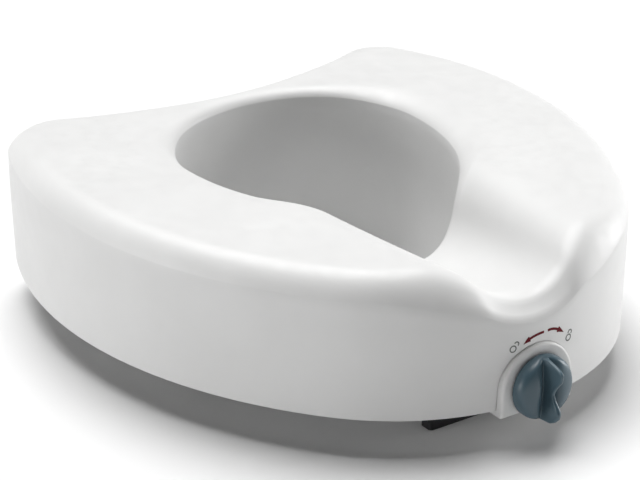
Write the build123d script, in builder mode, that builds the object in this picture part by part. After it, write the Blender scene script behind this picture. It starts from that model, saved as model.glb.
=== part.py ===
from build123d import *
import os
from math import cos, radians, sin

os.makedirs("parts", exist_ok=True)

# A raised toilet seat that locks to the rim of a toilet bowl.
# Millimetres. +Z is up, the front (knob side) faces -Y, and X = 0 is the plane of symmetry.
# The origin lies in the plane of the seat's underside, at the middle of the opening.

# ---- seat outline, built from four tangent arcs on each side ----
seat_height = 103.5
front_y = -251.0
front_radius, front_turn = 171.0, 49.0
side_radius, side_turn = 331.0, 63.7
corner_radius, rear_turn = 38.0, 27.8
corner_turn = 180 + rear_turn - front_turn - side_turn
rim_round = 16.0

# ---- egg-shaped opening, two half ellipses ----
opening_half_width = 100.5
opening_widest_y = 30.0
opening_rear_reach, opening_front_reach = 82.0, 142.0
opening_round = 8.0

# ---- dip in the front, a round channel that falls towards the opening ----
dip_radius = 50.0
dip_slope = 10.4
dip_inner_y, dip_inner_floor = -111.0, 51.0
dip_overrun = 100.0
dip_length = 400.0
shoulder_round = 44.0

# ---- shell and base pan ----
wall = 3.2
skirt_bottom_z = -22.0
pan_floor = 3.0
pan_edge = 5.0
pan_step = 1.2
lip_top = 9.0
lip_thickness = 2.0
lip_gap = 0.2
post_radius = 5.5
pilot_depth = 20.0
pan_screw_places = [(118, -150), (160, -25), (165, 125)]

# ---- clamp housing and screw ----
screw_axis_z = 14.0
screw_radius = 4.0
running_gap = 0.05
bush_radius = 6.0
bush_flange_radius = 8.5
bush_flange = 1.5
boss_radius = 30.0
boss_foot_z = -4.5
boss_face_y = front_y - 2.0
boss_depth = 15.0
boss_wall = 3.5
boss_round = 2.0
groove = 0.6
collar_radius = 9.0
collar_length = 12.0
channel_half_width = 17.0
channel_wall = 3.0
channel_top_z = 30.5
channel_end_y = -150.0
foot_width, foot_thickness, foot_length = 12.0, 6.0, 16.0
housing_screw_x = 26.0
housing_screw_ys = (-222.0, -165.0)
washer_thickness = 1.2
washer_radius = 8.5
thrust_gap = 0.1
clip_thickness, clip_radius, clip_groove_radius, clip_mouth = 1.2, 7.0, 3.2, 4.8
screw_chamfer = 1.0

# ---- knob ----
knob_radius = 23.0
knob_disc = 8.0
knob_edge_round = 3.0
knob_gap = 1.2
wing_thickness = 11.0
wing_round = 1.5
hub_depth = 5.0
pin_radius, pin_length = 1.0, 24.0

# ---- jaw and carriage, drawn at rest ----
travel_forward, travel_back = 18.0, 27.0
carriage_front_y, carriage_length = -218.0, 24.0
carriage_half_width, carriage_top_z = 16.7, 30.0
carriage_lift = 0.3
carriage_chamfer = 1.5
nut_width, nut_length = 13.0, 9.5
jaw_half_width = 14.0
jaw_plate = 4.0
jaw_plate_top_z = 29.0
jaw_drop = 30.0
jaw_foot_half_width, jaw_foot_depth, jaw_foot_height = 51.0, 12.0, 8.0
jaw_screw_x, jaw_screw_z, jaw_screw_length = 11.0, 26.0, 14.0
jaw_head_radius, jaw_head_height, jaw_head_round = 3.6, 2.4, 1.0
jaw_screw_hole_gap = 1.0
jaw_plate_round, jaw_foot_round = 2.0, 3.0
slot_gap = 1.0
pad_thickness = 2.5
rim_pad_top, rim_pad_bottom, rim_pad_round = -3.0, -21.0, 2.0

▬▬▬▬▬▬

Goal — Every line above should be printed again exactly as it stands.

Exercise output —
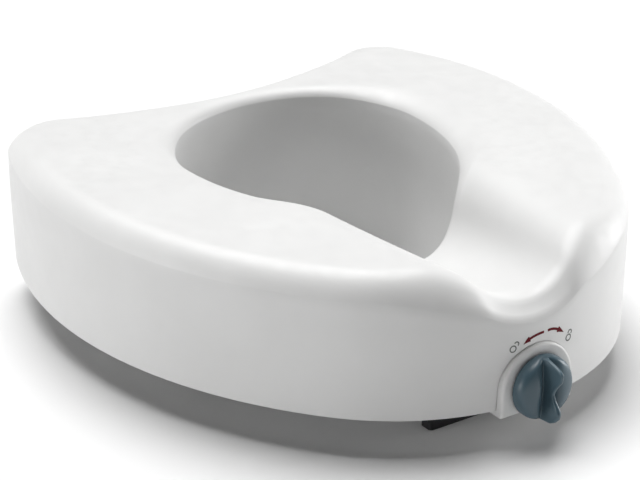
Write the build123d script, in builder mode, that builds the object in this picture part by part. After it, write the Blender scene script behind this picture. It starts from that model, saved as model.glb.
=== part.py ===
from build123d import *
import os
from math import cos, radians, sin

os.makedirs("parts", exist_ok=True)

# A raised toilet seat that locks to the rim of a toilet bowl.
# Millimetres. +Z is up, the front (knob side) faces -Y, and X = 0 is the plane of symmetry.
# The origin lies in the plane of the seat's underside, at the middle of the opening.

# ---- seat outline, built from four tangent arcs on each side ----
seat_height = 103.5
front_y = -251.0
front_radius, front_turn = 171.0, 49.0
side_radius, side_turn = 331.0, 63.7
corner_radius, rear_turn = 38.0, 27.8
corner_turn = 180 + rear_turn - front_turn - side_turn
rim_round = 16.0

# ---- egg-shaped opening, two half ellipses ----
opening_half_width = 100.5
opening_widest_y = 30.0
opening_rear_reach, opening_front_reach = 82.0, 142.0
opening_round = 8.0

# ---- dip in the front, a round channel that falls towards the opening ----
dip_radius = 50.0
dip_slope = 10.4
dip_inner_y, dip_inner_floor = -111.0, 51.0
dip_overrun = 100.0
dip_length = 400.0
shoulder_round = 44.0

# ---- shell and base pan ----
wall = 3.2
skirt_bottom_z = -22.0
pan_floor = 3.0
pan_edge = 5.0
pan_step = 1.2
lip_top = 9.0
lip_thickness = 2.0
lip_gap = 0.2
post_radius = 5.5
pilot_depth = 20.0
pan_screw_places = [(118, -150), (160, -25), (165, 125)]

# ---- clamp housing and screw ----
screw_axis_z = 14.0
screw_radius = 4.0
running_gap = 0.05
bush_radius = 6.0
bush_flange_radius = 8.5
bush_flange = 1.5
boss_radius = 30.0
boss_foot_z = -4.5
boss_face_y = front_y - 2.0
boss_depth = 15.0
boss_wall = 3.5
boss_round = 2.0
groove = 0.6
collar_radius = 9.0
collar_length = 12.0
channel_half_width = 17.0
channel_wall = 3.0
channel_top_z = 30.5
channel_end_y = -150.0
foot_width, foot_thickness, foot_length = 12.0, 6.0, 16.0
housing_screw_x = 26.0
housing_screw_ys = (-222.0, -165.0)
washer_thickness = 1.2
washer_radius = 8.5
thrust_gap = 0.1
clip_thickness, clip_radius, clip_groove_radius, clip_mouth = 1.2, 7.0, 3.2, 4.8
screw_chamfer = 1.0

# ---- knob ----
knob_radius = 23.0
knob_disc = 8.0
knob_edge_round = 3.0
knob_gap = 1.2
wing_thickness = 11.0
wing_round = 1.5
hub_depth = 5.0
pin_radius, pin_length = 1.0, 24.0

# ---- jaw and carriage, drawn at rest ----
travel_forward, travel_back = 18.0, 27.0
carriage_front_y, carriage_length = -218.0, 24.0
carriage_half_width, carriage_top_z = 16.7, 30.0
carriage_lift = 0.3
carriage_chamfer = 1.5
nut_width, nut_length = 13.0, 9.5
jaw_half_width = 14.0
jaw_plate = 4.0
jaw_plate_top_z = 29.0
jaw_drop = 30.0
jaw_foot_half_width, jaw_foot_depth, jaw_foot_height = 51.0, 12.0, 8.0
jaw_screw_x, jaw_screw_z, jaw_screw_length = 11.0, 26.0, 14.0
jaw_head_radius, jaw_head_height, jaw_head_round = 3.6, 2.4, 1.0
jaw_screw_hole_gap = 1.0
jaw_plate_round, jaw_foot_round = 2.0, 3.0
slot_gap = 1.0
pad_thickness = 2.5
rim_pad_top, rim_pad_bottom, rim_pad_round = -3.0, -21.0, 2.0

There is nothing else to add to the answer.